AudioTurbo: Fast Text-to-Audio Generation with Rectified Diffusion
Junqi Zhao, Jinzheng Zhao, Haohe Liu, Yun Chen, Lu Han, Xubo Liu, Mark Plumbley, Wenwu Wang
TL;DR
AudioTurbo presents a fast text-to-audio generation method by integrating rectified diffusion with a pre-trained TTA model (Auffusion). It learns first-order ODE paths via deterministic noise–data coupling, enabling high-quality audio at as few as 3–10 sampling steps and outperforming flow-based accelerators on AudioCaps. The approach uses a CLIP-based text encoder, a rectified-diffusion latent diffusion model trained with teacher-generated pairs, and classifier-free guidance to balance fidelity and diversity.

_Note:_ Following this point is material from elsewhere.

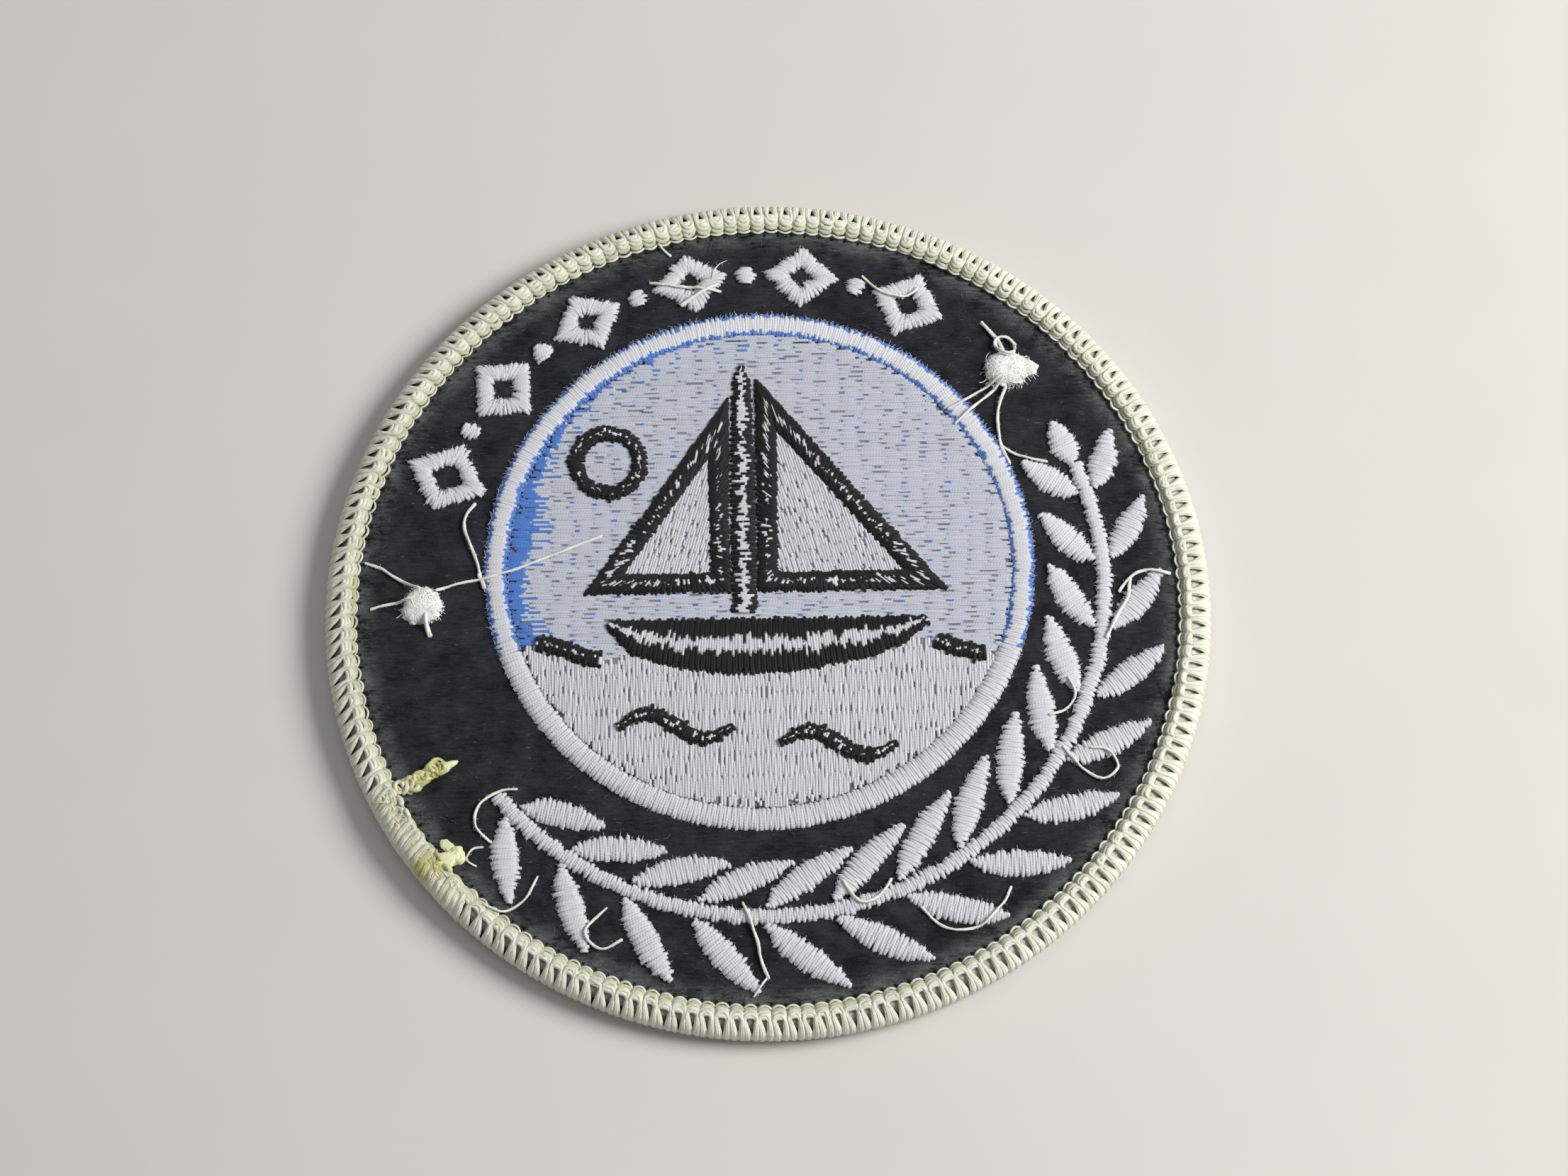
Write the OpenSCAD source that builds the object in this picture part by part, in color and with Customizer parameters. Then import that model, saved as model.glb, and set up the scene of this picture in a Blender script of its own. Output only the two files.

This combination achieves strong text–audio alignment and perceptual quality with significantly reduced inference time, advancing real-time TTA applications and offering a path toward distillation and broader audio-generation tasks.
Abstract
Diffusion models have significantly improved the quality and diversity of audio generation but are hindered by slow inference speed. Rectified flow enhances inference speed by learning straight-line ordinary differential equation (ODE) paths. However, this approach requires training a flow-matching model from scratch and tends to perform suboptimally, or even poorly, at low step counts. To address the limitations of rectified flow while leveraging the advantages of advanced pre-trained diffusion models, this study integrates pre-trained models with the rectified diffusion method to improve the efficiency of text-to-audio (TTA) generation. Specifically, we propose AudioTurbo, which learns first-order ODE paths from deterministic noise sample pairs generated by a pre-trained TTA model. Experiments on the AudioCaps dataset demonstrate that our model, with only 10 sampling steps, outperforms prior models and reduces inference to 3 steps compared to a flow-matching-based acceleration model.